:: DIRECTIONS FOR THIS TASK ::
Keep only the lines of the data below that contain "where", and copy them.

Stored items
______

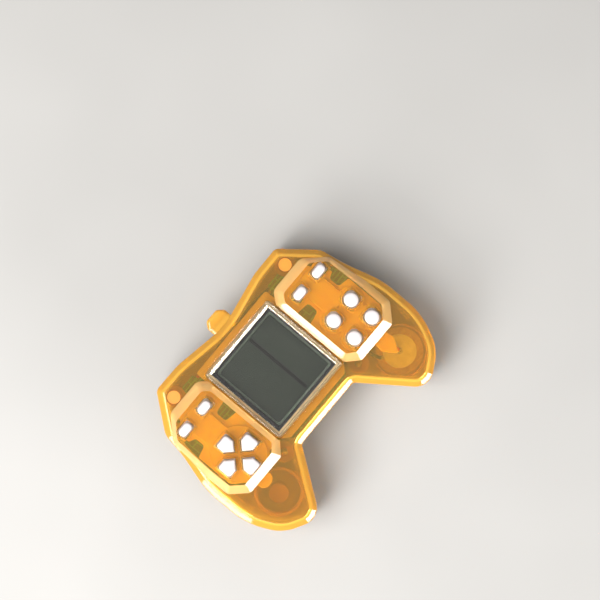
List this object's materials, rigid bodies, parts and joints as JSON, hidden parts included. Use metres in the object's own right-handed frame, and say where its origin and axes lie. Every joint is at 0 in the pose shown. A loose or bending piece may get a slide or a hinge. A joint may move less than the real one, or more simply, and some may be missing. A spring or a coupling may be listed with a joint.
{
  "type": "handheld lcd game",
  "caption": "Keyring-size handheld LCD game in a clear orange gamepad case with two grips, a square screen, white direction, round and pill keys, and a keyring lug.",
  "frame": {"origin": "centre of the footprint on the back face, on the surface the game lies on", "axes": "+X to the player's right, +Y towards the keyring lug, +Z out of the screen"},
  "size_m": [0.062, 0.0472, 0.0155],
  "materials": {
    "clear_orange_plastic": "polished clear orange ABS or styrene mouldings",
    "clear_acrylic": "colourless polished acrylic",
    "black_plastic": "black moulded frame",
    "pale_nylon": "pale cream moulded frame",
    "polariser_film": "grey-green polariser film over a blank display",
    "display_glass": "thin display glass",
    "silver_foil": "brushed silver reflector film",
    "contact_rubber": "striped conductive rubber strip",
    "green_board": "solder-masked fibreglass board",
    "black_epoxy": "poured epoxy dome",
    "capacitor_sleeve": "shrink sleeve",
    "resistor_clay": "lacquered resistor body",
    "brass_sheet": "rolled brass disc",
    "white_ceramic": "fired ceramic with a thin silver coat",
    "nickel_plate": "nickel-plated cell can",
    "spring_steel": "plated spring strip",
    "orange_silicone": "moulded saturated orange silicone",
    "white_key_plastic": "white moulded keys, satin tops",
    "screw_steel": "zinc-plated screws",
    "red_wire_sleeve": "red PVC sleeve",
    "black_wire_sleeve": "black PVC sleeve"
  },
  "bodies": {
    "case": {"front_shell": "clear_orange_plastic", "rear_shell": "clear_orange_plastic", "battery_door": "clear_orange_plastic", "screen_window": "clear_acrylic", "screen_gasket": "black_plastic", "screen_holder": "pale_nylon", "lcd_polariser": "polariser_film", "lcd_front_glass": "display_glass", "lcd_rear_glass": "display_glass", "lcd_reflector": "silver_foil", "zebra_strip": "contact_rubber", "main_board": "green_board", "chip_blob": "black_epoxy", "board_capacitor": "capacitor_sleeve", "board_resistor": "resistor_clay", "buzzer_disc": "brass_sheet", "buzzer_ceramic": "white_ceramic", "battery_cell_left": "nickel_plate", "battery_cell_right": "nickel_plate", "battery_contact_negative": "spring_steel", "battery_contact_positive": "spring_steel", "battery_bridge": "spring_steel", "left_key_mat": "orange_silicone", "right_key_mat": "orange_silicone", "case_screw_top_left": "screw_steel", "case_screw_top_right": "screw_steel", "case_screw_bottom_left": "screw_steel", "case_screw_bottom_right": "screw_steel", "battery_door_screw": "screw_steel", "battery_wire_red": "red_wire_sleeve", "battery_wire_black": "black_wire_sleeve", "buzzer_wire_red": "red_wire_sleeve", "buzzer_wire_black": "black_wire_sleeve"},
    "up_key_body": {"up_key": "white_key_plastic"},
    "left_key_body": {"left_key": "white_key_plastic"},
    "down_key_body": {"down_key": "white_key_plastic"},
    "right_key_body": {"right_key": "white_key_plastic"},
    "round_key_upper_left_body": {"round_key_upper_left": "white_key_plastic"},
    "round_key_upper_right_body": {"round_key_upper_right": "white_key_plastic"},
    "round_key_lower_left_body": {"round_key_lower_left": "white_key_plastic"},
    "round_key_lower_right_body": {"round_key_lower_right": "white_key_plastic"},
    "left_pill_key_outer_body": {"left_pill_key_outer": "white_key_plastic"},
    "left_pill_key_inner_body": {"left_pill_key_inner": "white_key_plastic"},
    "right_pill_key_inner_body": {"right_pill_key_inner": "white_key_plastic"},
    "right_pill_key_outer_body": {"right_pill_key_outer": "white_key_plastic"}
  },
  "joints": [
    {"name": "up_key_press", "type": "slide", "parent": "case", "child": "up_key_body", "axis": [0, 0, -1], "range_m": [0, 0.0008], "stiffness_N_per_m": 250},
    {"name": "left_key_press", "type": "slide", "parent": "case", "child": "left_key_body", "axis": [0, 0, -1], "range_m": [0, 0.0008], "stiffness_N_per_m": 250},
    {"name": "down_key_press", "type": "slide", "parent": "case", "child": "down_key_body", "axis": [0, 0, -1], "range_m": [0, 0.0008], "stiffness_N_per_m": 250},
    {"name": "right_key_press", "type": "slide", "parent": "case", "child": "right_key_body", "axis": [0, 0, -1], "range_m": [0, 0.0008], "stiffness_N_per_m": 250},
    {"name": "round_key_upper_left_press", "type": "slide", "parent": "case", "child": "round_key_upper_left_body", "axis": [0, 0, -1], "range_m": [0, 0.0008], "stiffness_N_per_m": 250},
    {"name": "round_key_upper_right_press", "type": "slide", "parent": "case", "child": "round_key_upper_right_body", "axis": [0, 0, -1], "range_m": [0, 0.0008], "stiffness_N_per_m": 250},
    {"name": "round_key_lower_left_press", "type": "slide", "parent": "case", "child": "round_key_lower_left_body", "axis": [0, 0, -1], "range_m": [0, 0.0008], "stiffness_N_per_m": 250},
    {"name": "round_key_lower_right_press", "type": "slide", "parent": "case", "child": "round_key_lower_right_body", "axis": [0, 0, -1], "range_m": [0, 0.0008], "stiffness_N_per_m": 250},
    {"name": "left_pill_key_outer_press", "type": "slide", "parent": "case", "child": "left_pill_key_outer_body", "axis": [0, 0, -1], "range_m": [0, 0.0008], "stiffness_N_per_m": 250},
    {"name": "left_pill_key_inner_press", "type": "slide", "parent": "case", "child": "left_pill_key_inner_body", "axis": [0, 0, -1], "range_m": [0, 0.0008], "stiffness_N_per_m": 250},
    {"name": "right_pill_key_inner_press", "type": "slide", "parent": "case", "child": "right_pill_key_inner_body", "axis": [0, 0, -1], "range_m": [0, 0.0008], "stiffness_N_per_m": 250},
    {"name": "right_pill_key_outer_press", "type": "slide", "parent": "case", "child": "right_pill_key_outer_body", "axis": [0, 0, -1], "range_m": [0, 0.0008], "stiffness_N_per_m": 250}
  ]
}
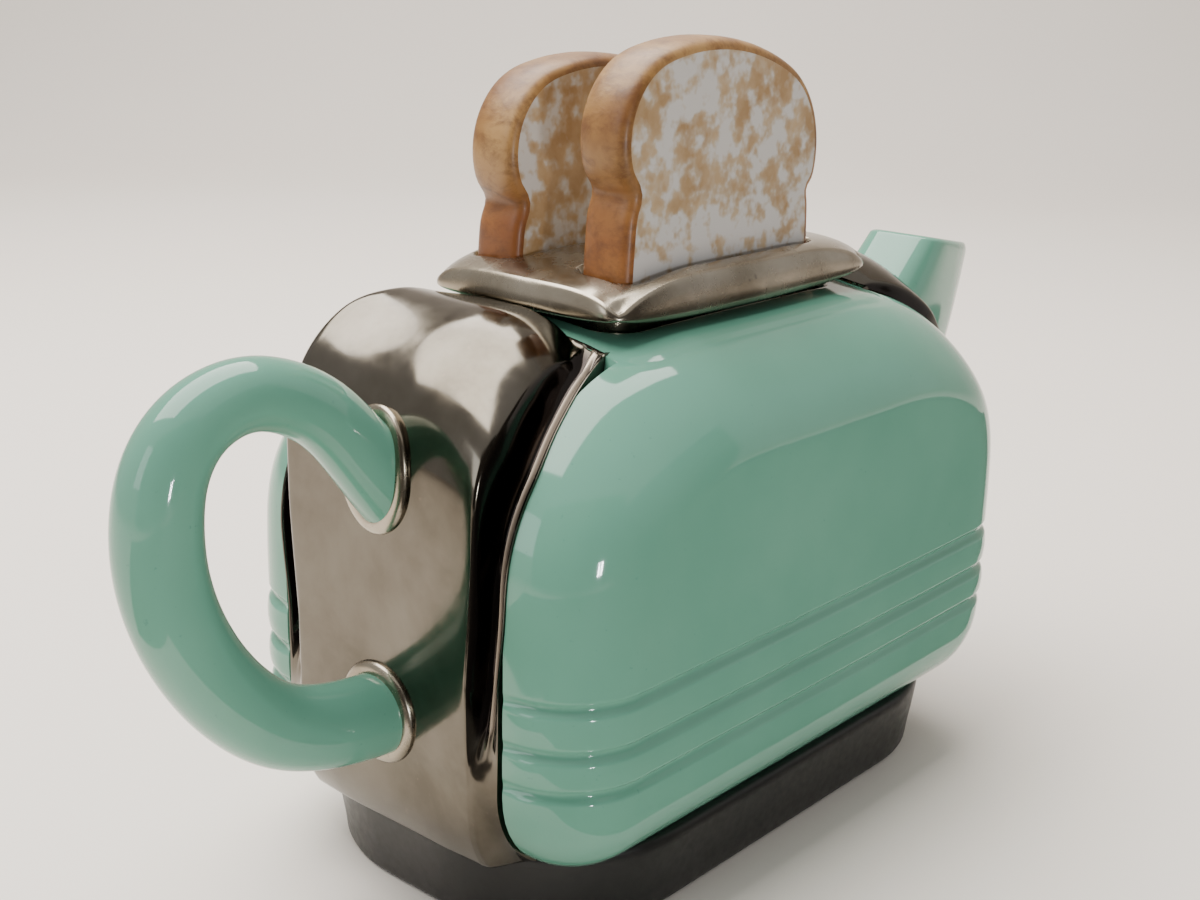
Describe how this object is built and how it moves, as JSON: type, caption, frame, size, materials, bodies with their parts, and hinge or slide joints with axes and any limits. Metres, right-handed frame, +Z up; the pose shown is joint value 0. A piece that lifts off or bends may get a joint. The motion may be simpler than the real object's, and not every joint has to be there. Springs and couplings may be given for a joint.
{
  "type": "toaster-shaped ceramic teapot",
  "caption": "Glazed ceramic novelty teapot shaped like a pop-up toaster, with chrome-lustre ends and lid, black foot, C-shaped handle, short spout and slices of toast as the lid's knob.",
  "frame": {"origin": "centre of the flat underside of the foot", "axes": "+X along the pot towards the spout, -X towards the handle, +Z up, -Y the near side"},
  "size_m": [0.2657, 0.098, 0.1673],
  "materials": {
    "mint_glaze": "glossy mint-green glaze over smooth slip-cast earthenware",
    "black_glaze": "satin black glaze",
    "chrome_lustre": "fired platinum lustre over glaze: mirror-like, warm grey, faintly mottled",
    "toast_glaze": "hand-painted under a clear glaze: orange-brown crust, mottled white and tan crumb"
  },
  "bodies": {
    "pot": {"pot_body": "mint_glaze", "base_plinth": "black_glaze", "handle_end_cap": "chrome_lustre", "spout_end_cap": "chrome_lustre", "handle": "mint_glaze", "upper_handle_collar": "chrome_lustre", "lower_handle_collar": "chrome_lustre", "spout": "mint_glaze"},
    "lid": {"lid_tray": "chrome_lustre", "near_toast_slice": "toast_glaze", "far_toast_slice": "toast_glaze"}
  },
  "joints": [
    {"name": "lid_lift", "type": "slide", "parent": "pot", "child": "lid", "axis": [0, 0, 1], "range_m": [0, 0.08]}
  ]
}
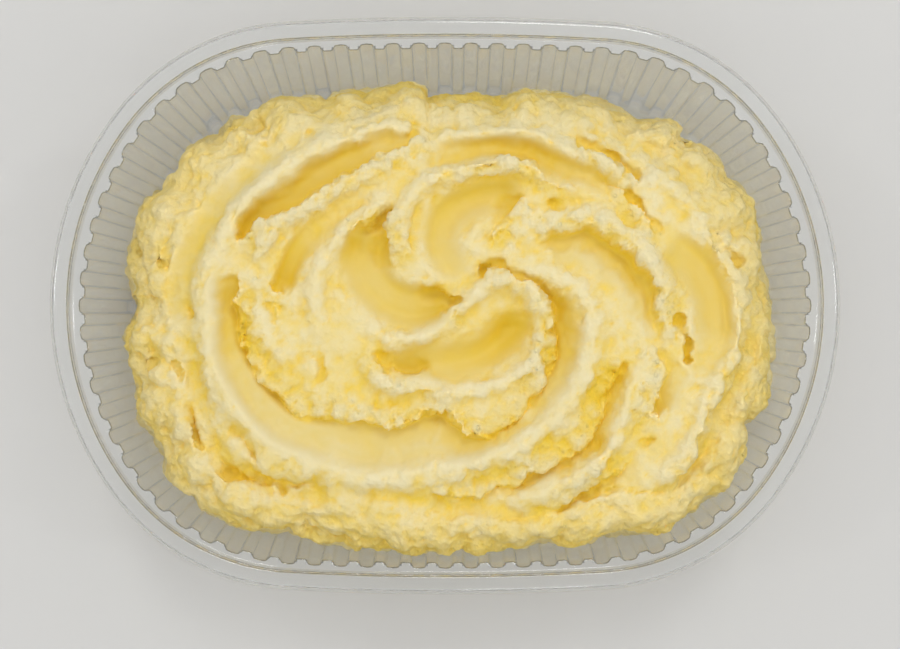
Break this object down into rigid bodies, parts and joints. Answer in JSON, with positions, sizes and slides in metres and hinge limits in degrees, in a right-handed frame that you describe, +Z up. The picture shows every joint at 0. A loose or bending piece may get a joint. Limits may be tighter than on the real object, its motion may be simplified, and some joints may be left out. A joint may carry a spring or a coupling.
{
  "type": "mashed potato side",
  "caption": "Heap of mashed potato swirled with a spoon, in an open oval tub of clear plastic with ribbed sides and a flat rim.",
  "frame": {"origin": "on the surface that the tub stands on, under the middle of its rim", "axes": "+X along the tub's length, +Y across it towards the side where the mash lies lowest, +Z up out of the tub"},
  "size_m": [0.18, 0.1316, 0.0474],
  "materials": {
    "clear_plastic": "clear, glossy thermoformed sheet",
    "mashed_potato": "moist, soft sheen in the spoon's troughs, crumbly on the crests"
  },
  "bodies": {
    "root": {"tub": "clear_plastic", "mash": "mashed_potato"}
  },
  "joints": []
}
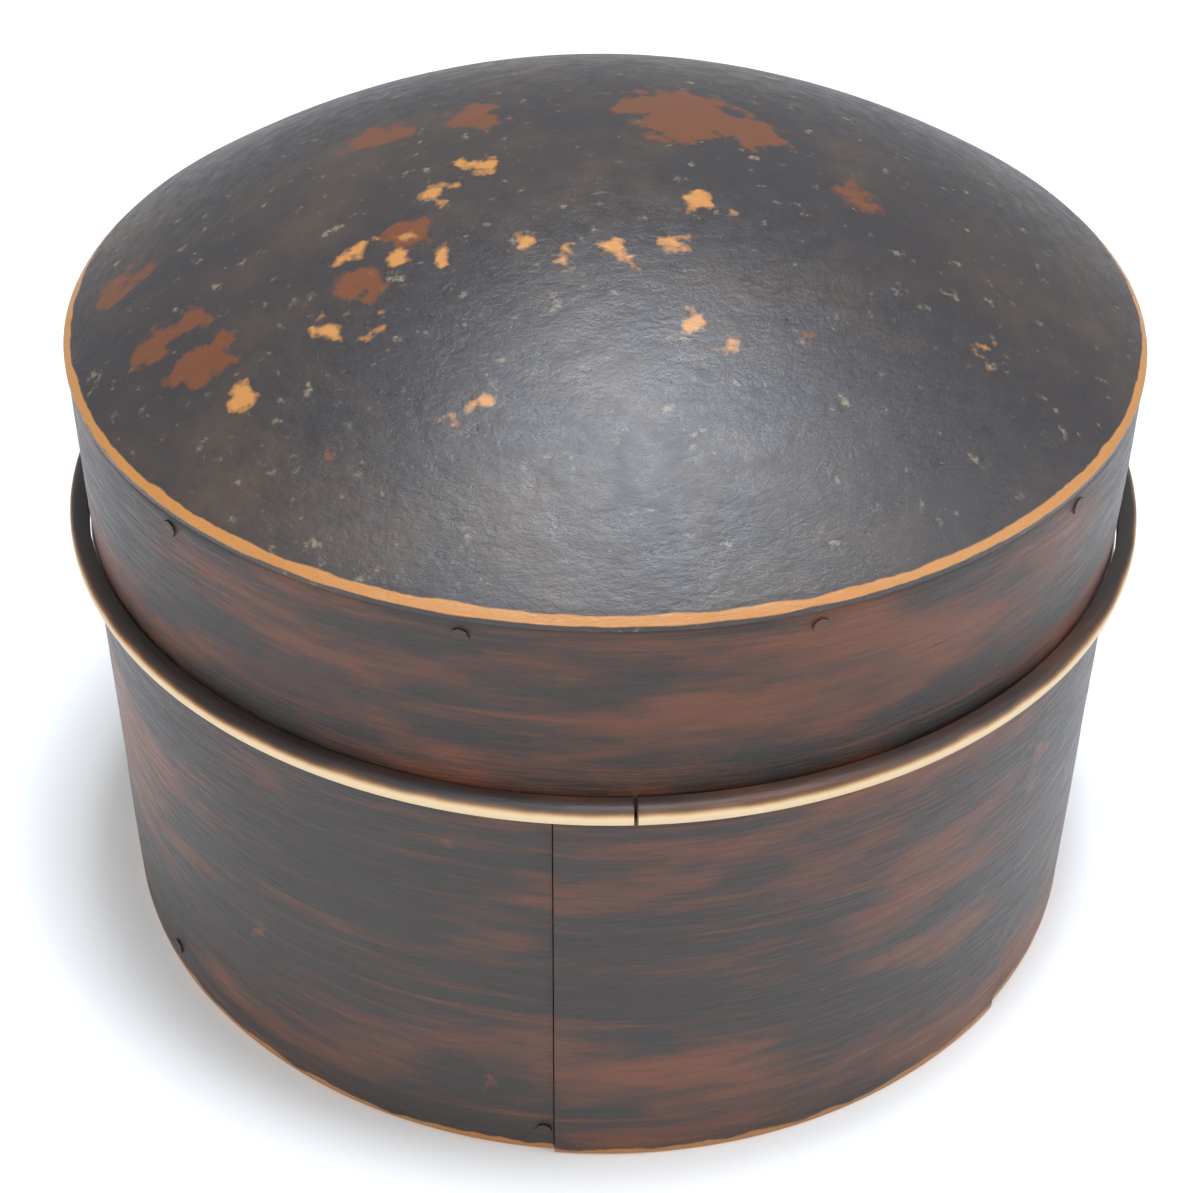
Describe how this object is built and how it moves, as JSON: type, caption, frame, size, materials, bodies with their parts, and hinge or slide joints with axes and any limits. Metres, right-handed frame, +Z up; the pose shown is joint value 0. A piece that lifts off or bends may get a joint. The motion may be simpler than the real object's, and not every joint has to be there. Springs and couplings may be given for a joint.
{
  "type": "round lidded wooden box",
  "caption": "Round wooden box of bent hoops with a shallow domed lid that lifts off a standing neck.",
  "frame": {"origin": "middle of the underside of the body", "axes": "+Z up along the box's axis, front towards -Y, +X to the right"},
  "size_m": [0.15, 0.15, 0.1144],
  "materials": {
    "dark_lacquer": "worn dark lacquer, satin",
    "lacquered_wood": "dark stained wood, worn satin",
    "pale_hoop": "dark lacquer worn through to pale wood",
    "raw_wood": "bare wood, matt"
  },
  "bodies": {
    "box_body": {"base_board": "raw_wood", "body_hoop": "lacquered_wood", "body_front_panel": "lacquered_wood", "neck_hoop": "raw_wood", "base_peg_1": "raw_wood", "base_peg_2": "raw_wood", "base_peg_3": "raw_wood", "base_peg_4": "raw_wood", "base_peg_5": "raw_wood", "base_peg_6": "raw_wood", "base_peg_7": "raw_wood"},
    "lid": {"lid_dome": "dark_lacquer", "lid_band": "lacquered_wood", "lid_rim_hoop": "pale_hoop", "dome_peg_1": "raw_wood", "dome_peg_2": "raw_wood", "dome_peg_3": "raw_wood", "dome_peg_4": "raw_wood", "dome_peg_5": "raw_wood", "dome_peg_6": "raw_wood", "dome_peg_7": "raw_wood", "dome_peg_8": "raw_wood", "dome_peg_9": "raw_wood", "dome_peg_10": "raw_wood", "dome_peg_11": "raw_wood"}
  },
  "joints": [
    {"name": "lid_lift", "type": "slide", "parent": "box_body", "child": "lid", "axis": [0, 0, 1], "range_m": [0, 0.085]}
  ]
}
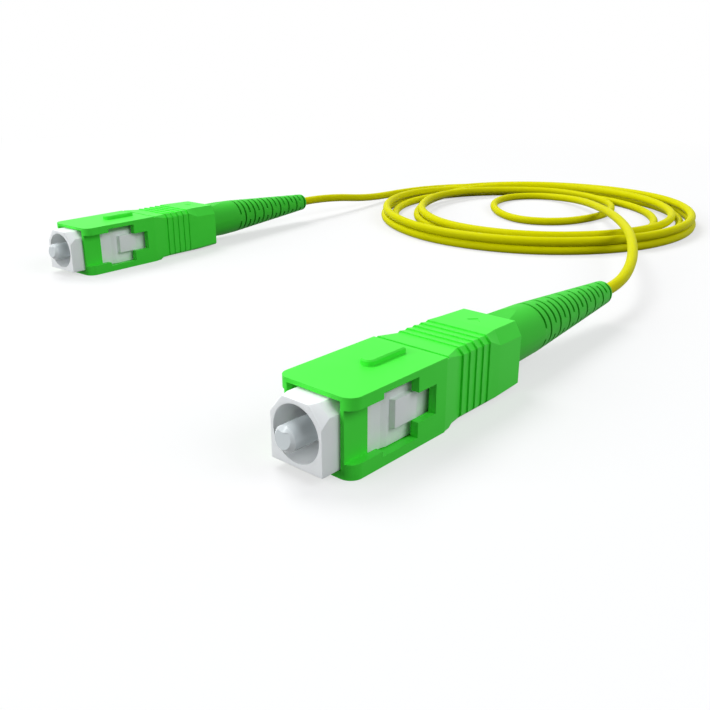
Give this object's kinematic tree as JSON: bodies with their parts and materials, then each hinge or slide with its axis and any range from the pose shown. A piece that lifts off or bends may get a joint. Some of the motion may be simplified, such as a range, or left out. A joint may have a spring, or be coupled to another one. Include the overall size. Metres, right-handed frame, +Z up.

______

:: THE REPLY ::
List this object's materials, rigid bodies, parts and joints as JSON, hidden parts included. Use metres in the object's own right-handed frame, and say where its origin and axes lie. Every joint is at 0 in the pose shown. A loose or bending piece may get a slide or a hinge. A joint may move less than the real one, or more simply, and some may be missing. A spring or a coupling may be listed with a joint.
  "frame": {"origin": "on the surface that the tub stands on, under the middle of its rim", "axes": "+X along the tub's length, +Y across it towards the side where the mash lies lowest, +Z up out of the tub"},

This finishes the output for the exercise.